More instructive materials such as books about the country’s history and outreach programmes that foster citizenry interactions are needed as part of efforts to educate the masses about unity and reconciliation, senators have said.
The lawmakers were interacting with the Executive Secretary of the National Unity and Reconciliation Commission (NURC), Fidèle Ndayisaba, after he presented the 2015 Rwanda Reconciliation Barometer to the Senate at Parliament yesterday.
The report, a regular survey that has been conducted after every five years by NURC since 2010 about the unity and reconciliation situation in the country, shows improvements in the area but it also highlights challenges such as continued ethnic-based perceptions among Rwandans.
On a positive note, the 2015 Rwanda Reconciliation Barometer indicates that up to 92.5 per cent of Rwandans today feel that unity and reconciliation has been achieved and that citizens live in harmony.
But the survey indicates that 27.9 per cent of Rwandans view themselves through the lenses of ethnic groups (Hutu, Tutsi and Twa), while 25 per cent still see divisions and genocide ideology among their compatriots.
The ethnic-based perceptions are still held 22 years after the 1994 Genocide against the Tutsi in which more than a million people were killed and officials say that more efforts are needed to reverse the situation.
Senator Narcisse Musabeyezu said methods used to help Rwandans change the perceptions need to be refined with the focus being put on touching their hearts.
“It’s time to narrow down our methods. We all need to think about the methods we are using to change people’s mindsets. We need to further work on their conscience,” he said.
Senator Perrine Mukankusi urged fellow senators to reach out to citizens across the country and tell them once again about the importance of unity and reconciliation with a focus on districts where the ethnic-based perceptions remain more prevalent.
The districts, according to the 2015 Rwanda Reconciliation Barometer, include Musanze, Rubavu, Gasabo, Nyarugenge, Ruhango, Nyanza, and Nyagatare.
“We need to look at what measures are in place to help people in these districts improve their mindsets,” Mukankusi said.
Senator Jean-Damascene Ntawukuriryayo agreed, also suggesting that NURC should conduct further research to investigate why ethnic-based perceptions are still more prevalent in certain parts of the country.

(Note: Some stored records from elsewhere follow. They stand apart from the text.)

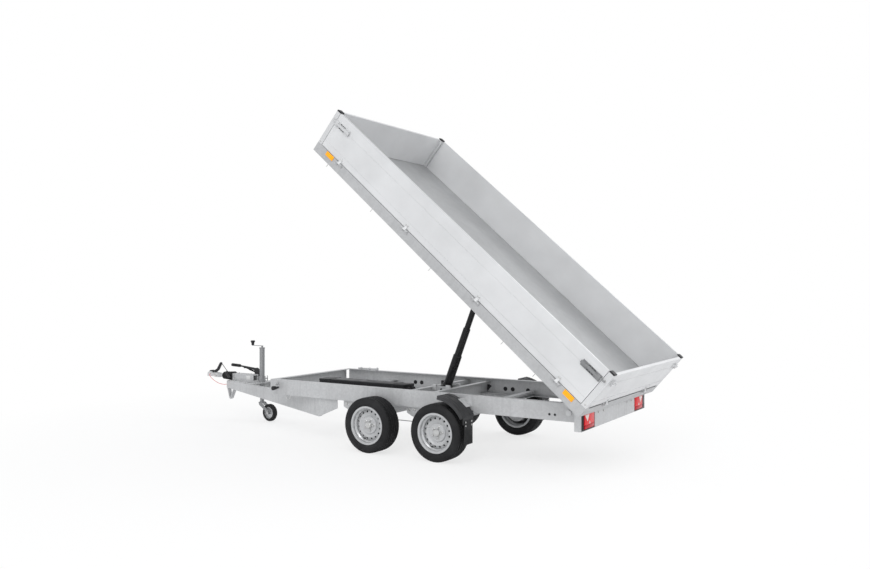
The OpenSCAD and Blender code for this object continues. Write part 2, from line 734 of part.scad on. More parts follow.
// Rear sockets turn on the chassis pins, front ones drop over them
module pivot_brackets() {
    both_sides() {
        difference() {
            along_y(-pivot_y - 8, -pivot_y + 8) union() {
                circle(r = pivot_r + 12);
                translate([-pivot_r - 12, 0]) square([2 * pivot_r + 24, bz(0) + rail_t]);
            }
            rod_y(0, 0, -pivot_y - 9, -pivot_y + 9, pivot_r);
        }
        translate([bed_lock_x - pivot_x, 0, 0]) difference() {
            along_y(-pivot_y - 8, -pivot_y + 8)
                translate([-pivot_r - 12, -pivot_r]) square([2 * pivot_r + 24, bz(0) + rail_t + pivot_r]);
            rod_y(0, 0, -pivot_y - 9, -pivot_y + 9, pivot_r - 2);
            translate([-pivot_r + 2, -pivot_y - 9, -pivot_r - 1]) cube([2 * pivot_r - 4, 18, pivot_r + 1]);
        }
        // Bearers join both brackets to the frame
        for (x = [0, bed_lock_x - pivot_x])
            translate([x - pivot_r - 12, -bed_half + rail_t, bz(0)])
                cube([2 * pivot_r + 24, bed_half - long_y, 6]);
    }
}
module head_lugs() {
    lug_h = rail_h - head_h - rail_t;
    block = eye_r + 12;
    for (y = [-36, 24]) along_y(y, y + 12) translate([head_x, head_z]) {
        circle(r = lug_r);
        polygon([[-lug_r + 2, 0], [lug_r - 2, 0], [block + 6, 24], [block + 6, lug_h], [-block - 6, lug_h],
            [-block - 6, 24]]);
    }
    rod_y(head_x, head_z, -37, 37, head_pin_r);
    for (x = [-1, 1]) translate([head_x + x * (block + 20) - 20, -80, bz(rail_h - 60)]) cube([40, 160, 57]);
}

// Hinge sections are drawn as (outwards, height) from the bed's outer face
module hinge_leaf_section() {
    difference() {
        union() {
            translate([hinge_out, hinge_h]) circle(r = knuckle_r);
            polygon([[0, 101], [0, 140], [4, 140], [6, 108], [hinge_out + 4, 95], [hinge_out, hinge_h],
                [6, hinge_h], [2, 95]]);
        }
        translate([hinge_out, hinge_h]) circle(r = pin_r);
    }
}
module hinge_base_section() {
    translate([hinge_out, hinge_h]) circle(r = knuckle_r);
    polygon([[0, 60], [0, 94], [hinge_out, 94], [hinge_out, 80], [4, 60]]);
}
third = hinge_w / 3;
module side_section_at(s0, s1) {
    translate([0, -bed_half, bz(0)]) mirror([0, 1, 0]) along_x(bx(s1), bx(s0)) children();
}
module side_hinge_fixed(s) {
    for (k = [-1, 1]) side_section_at(s + k * third - third / 2, s + k * third + third / 2 - 0.5)
        hinge_base_section();
    side_section_at(s - hinge_w / 2, s + hinge_w / 2 - 0.5)
        translate([hinge_out, hinge_h]) circle(r = pin_r - run_gap);
}
module side_hinge_moving(s) {
    side_section_at(s - third / 2 + 0.5, s + third / 2 - 1) hinge_leaf_section();
}
module tail_section_at(y0, y1) { translate([bx(0), 0, bz(0)]) along_y(y0, y1) children(); }
module tail_hinge_fixed(y) {
    for (k = [-1, 1]) tail_section_at(y + k * third - third / 2, y + k * third + third / 2 - 0.5)
        hinge_base_section();
    tail_section_at(y - hinge_w / 2, y + hinge_w / 2 - 0.5)
        translate([hinge_out, hinge_h]) circle(r = pin_r - run_gap);
}
module tail_hinge_moving(y) {
    tail_section_at(y - third / 2 + 0.5, y + third / 2 - 1) hinge_leaf_section();
}

module bed_floor() {
    inset = board_t + panel_gap;
    color("darkgray") bed() difference() {
        bed_at(bed_length - inset, rail_h) translate([0, -bed_half + inset, 0])
            cube([bed_length - 2 * inset, bed_width - 2 * inset, floor_t]);
        // The corner posts stand in the floor's corners
        both_sides() for (s = [0, bed_length - post_l])
            translate([bx(s + post_l) - 1, -bed_half - 1, bz(rail_h) - 1])
                cube([post_l + 2, post_w + 2, floor_t + 2]);
    }
}

// The section of one board as (outwards, height), its outer face at 0, with two shallow grooves
module board_section() {
    h0 = rail_h + panel_gap;
    difference() {
        translate([-board_t, h0]) square([board_t, board_h - panel_gap]);
        for (h = [58, 252]) translate([-2, h0 + h]) square([3, 4]);
    }
}
module corner_posts() {
    color("silver") bed() both_sides() for (s = [0, bed_length - post_l])
        translate([bx(s + post_l), -bed_half, bz(rail_h)]) difference() {
            cube([post_l, post_w, post_top - rail_h - 4]);
            translate([3, 3, -1]) cube([post_l - 6, post_w - 6, post_top]);
        }
}
module post_caps() {
    color("black") bed() both_sides() for (s = [0, bed_length - post_l])
        translate([bx(s + post_l), -bed_half, bz(post_top - 4)]) {
            cube([post_l, post_w, 8]);
            translate([3.5, 3.5, -12]) cube([post_l - 7, post_w - 7, 14]);
        }
}
module headboard() {
    color("gainsboro") bed() bed_at(bed_length, 0)
        along_y(-bed_half + post_w + 0.5, bed_half - post_w - 0.5) mirror([1, 0]) board_section();
}
module reflectors() {
    color("orange") bed() both_sides() for (s = [120, bed_length - 262])
        translate([bx(s + 105), -bed_half - 6, bz(52)]) cube([105, 6, 42]);
}
module latch(s0, s1) {
    // Base plate, lever and hook over the corner post
    h = rail_h + board_h - 125;
    side_section_at(s0, s1) translate([0, h]) square([6, 61]);
    side_section_at(s0 + 12, s1 - 12) translate([5, h + 24]) square([12, 16]);
}
module side_board(side) {
    color("gainsboro") bed() on_side(side) {
        side_section_at(post_l + panel_gap, bed_length - post_l - panel_gap) board_section();
        for (s = side_hinges) side_hinge_moving(s);
        latch(post_l + 6, 270);
        latch(bed_length - 262, bed_length - post_l - 6);
    }
}
module tailboard() {
    w = bed_half - post_w - panel_gap;
    color("gainsboro") bed() {
        tail_section_at(-w, w) board_section();
        for (y = tail_hinges) tail_hinge_moving(y);
        for (y = [-w + 8, w - 98]) tail_section_at(y, y + 90)
            translate([0, rail_h + board_h - 100]) square([16, 30]);
    }
}

side_beam(-1);  // side_beam_left
side_beam(1);  // side_beam_right
front_crossbeam();
cradle_members();
rear_lamp_panel();
drawbar_plate(-1);  // drawbar_left
drawbar_plate(1);  // drawbar_right
drawbar_head();
overrun_housing();
coupling_head();
coupling_handle();
gaiter();
handbrake_lever();
breakaway_cable();
jockey_tube();
jockey_leg();
jockey_fork();
jockey_rim();
jockey_tyre();
axle(axles[0]);  // axle_front
axle(axles[1]);  // axle_rear
axle_brackets();
tyre(axles[0], -1);  // tyre_front_left
tyre(axles[0], 1);  // tyre_front_right
tyre(axles[1], -1);  // tyre_rear_left
tyre(axles[1], 1);  // tyre_rear_right
rim(axles[0], -1);  // rim_front_left
rim(axles[0], 1);  // rim_front_right
rim(axles[1], -1);  // rim_rear_left
rim(axles[1], 1);  // rim_rear_right
mudguard(-1);  // mudguard_left
mudguard(1);  // mudguard_right
mudflap(-1);  // mudflap_left
mudflap(1);  // mudflap_right
pump_box();
lamp(-1);  // lamp_left
lamp(1);  // lamp_right
brake_rods();
lock_pin(-1);  // lock_pin_left
lock_pin(1);  // lock_pin_right
cylinder_barrel();
cylinder_stage(1);  // cylinder_stage_1
cylinder_stage(2);  // cylinder_stage_2
cylinder_stage(3);  // cylinder_stage_3
cylinder_rod();
bed_frame();
bed_floor();
headboard();
corner_posts();
post_caps();
reflectors();
side_board(-1);  // side_board_left
side_board(1);  // side_board_right
tailboard();
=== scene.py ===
"""The looks of a tandem-axle tipping trailer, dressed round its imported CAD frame.

Everything is in metres in the trailer's own frame: +X towards the tailboard, +Y the
trailer's right, +Z up, with the ground at z = 0. Places along the chassis are given from
the middle between the axles, and places on the bed as (distance from its rear end,
sideways, height over the underside of its rail) with the bed drawn level.
"""

from __future__ import annotations

import json
import logging
import math
from dataclasses import dataclass
from enum import Enum
from typing import Iterable, Sequence

import bpy
from mathutils import Matrix, Vector

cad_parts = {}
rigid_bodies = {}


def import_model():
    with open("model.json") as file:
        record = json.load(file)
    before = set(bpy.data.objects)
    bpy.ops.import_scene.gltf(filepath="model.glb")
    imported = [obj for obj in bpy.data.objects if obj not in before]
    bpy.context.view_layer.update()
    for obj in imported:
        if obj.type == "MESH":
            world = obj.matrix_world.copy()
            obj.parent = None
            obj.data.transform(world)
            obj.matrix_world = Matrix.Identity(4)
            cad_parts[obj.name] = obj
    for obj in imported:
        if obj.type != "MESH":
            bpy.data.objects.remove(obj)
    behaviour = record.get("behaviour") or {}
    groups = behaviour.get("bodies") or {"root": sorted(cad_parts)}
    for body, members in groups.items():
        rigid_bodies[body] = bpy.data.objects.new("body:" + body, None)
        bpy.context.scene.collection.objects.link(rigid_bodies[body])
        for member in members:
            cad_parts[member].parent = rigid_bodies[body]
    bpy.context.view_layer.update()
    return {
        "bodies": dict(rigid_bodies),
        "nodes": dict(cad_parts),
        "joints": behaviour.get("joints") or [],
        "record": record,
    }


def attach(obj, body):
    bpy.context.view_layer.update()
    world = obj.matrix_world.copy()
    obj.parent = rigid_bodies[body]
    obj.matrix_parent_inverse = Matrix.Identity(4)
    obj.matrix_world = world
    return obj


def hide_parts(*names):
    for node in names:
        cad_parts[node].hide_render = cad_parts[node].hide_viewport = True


LOG = logging.getLogger("trailer")
HERE = Matrix.Identity(4)
Colour = tuple[float, float, float]
Point = tuple[float, float, float]
Rings = Sequence[tuple[float, float]]
Outline = Sequence[tuple[float, float]]


class Way(Enum):
    """The direction in which a metal's grain or streaks run."""

    ALONG_BED = "along the tilted bed"
    LEVEL = "along the chassis"


class Facing(Enum):
    """Which way a piece's own Z axis points once it is in place."""

    UP = (0.0, "X")
    DOWN = (180.0, "X")
    LEFT = (90.0, "X")
    RIGHT = (-90.0, "X")
    REAR = (90.0, "Y")
    FRONT = (-90.0, "Y")

    @property
    def turn(self) -> Matrix:
        """The turn that points local Z this way."""
        angle, axis = self.value
        return Matrix.Rotation(math.radians(angle), 4, axis)


SIDES = (("left", -1, Facing.LEFT), ("right", 1, Facing.RIGHT))


def shift(x: float = 0.0, y: float = 0.0, z: float = 0.0) -> Matrix:
    """Returns a plain shift."""
    return Matrix.Translation((x, y, z))


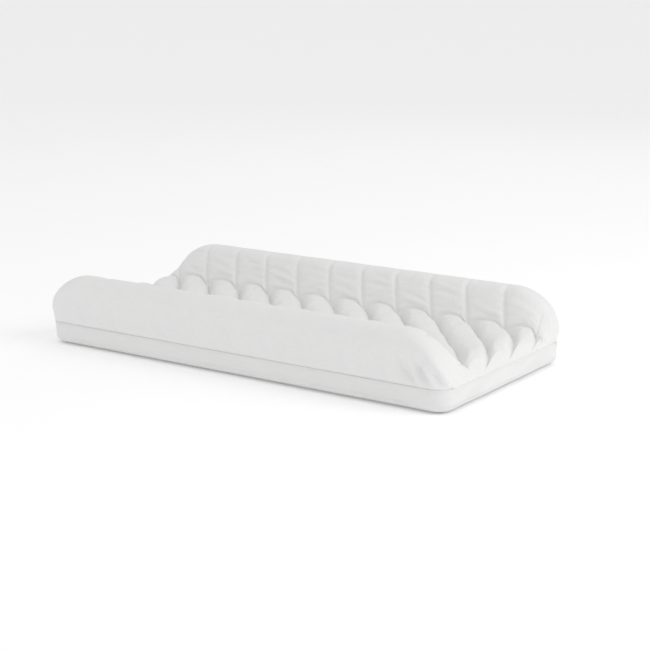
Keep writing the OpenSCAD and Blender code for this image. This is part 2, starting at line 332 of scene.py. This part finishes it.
def make_top():
    points, mask = top_surface()
    bm, place = grid_on(points)
    seam = mask["seam"]
    # Each quad that a slanted seam crosses is split, so that the seam is a line of edges.
    for (i, j), v in place.items():
        if not seam[i, j]:
            continue
        for di in (1, -1):
            other = place.get((i + di, j + 1))
            if other is None or not seam[i + di, j + 1] or seam[i, j + 1]:
                continue
            shared = [f for f in v.link_faces if f in other.link_faces]
            if shared:
                bmesh.utils.face_split(shared[0], v, other)
    bm.verts.index_update()
    weights, cap = np.zeros(len(bm.verts)), np.zeros(len(bm.verts))
    for cell, v in place.items():
        out = mask["out"][cell]
        at_end = cell[0] in (0, COLUMNS) or cell[1] in (0, 2 * HALF_ROWS)
        if seam[cell] or at_end:
            weights[v.index] = 1.0
        elif mask["crease"][cell]:
            weights[v.index] = 0.8
        cap[v.index] = FLOOR_CAP if out < FLOOR_ROWS else SIDE_CAP
        if out > FLOOR_ROWS + SLOPE_ROWS:
            cap[v.index] = OUTER_CAP
    obj = new_piece("quilted_top", bm)
    simulate(obj, weights, cap)
    modifier = obj.modifiers.new("subdivision", "SUBSURF")
    modifier.levels = modifier.render_levels = 1
    modifier.boundary_smooth = "PRESERVE_CORNERS"
    apply_modifiers(obj)
    close_under(obj, BAND_TOP - 0.001)
    return obj, points, mask


def close_under(obj, z):
    """Closes the shell with a flat face just inside its lower edge."""
    bm = bmesh.new()
    bm.from_mesh(obj.data)
    rim = [e for e in bm.edges if e.is_boundary]
    made = bmesh.ops.extrude_edge_only(bm, edges=rim)["geom"]
    for v in made:
        if isinstance(v, bmesh.types.BMVert):
            v.co = (v.co.x * 0.992, v.co.y * 0.985, z)
    bmesh.ops.contextual_create(bm, geom=[e for e in bm.edges if e.is_boundary])
    bmesh.ops.recalc_face_normals(bm, faces=bm.faces)
    bm.to_mesh(obj.data)
    bm.free()
    obj.data.polygons.foreach_set("use_smooth", [True] * len(obj.data.polygons))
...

“There should be research to identify why genocide ideology is more prevalent in the districts where it is said to be so perceived,” he said.
Senator Laurent Nkusi, a veteran educationist, rooted for the provision of history books in schools because some children know very little about the country’s past.
The 2015 Rwanda Reconciliation Barometer involved a sample of 12,000 respondents in 450 villages across the country’s 30 districts.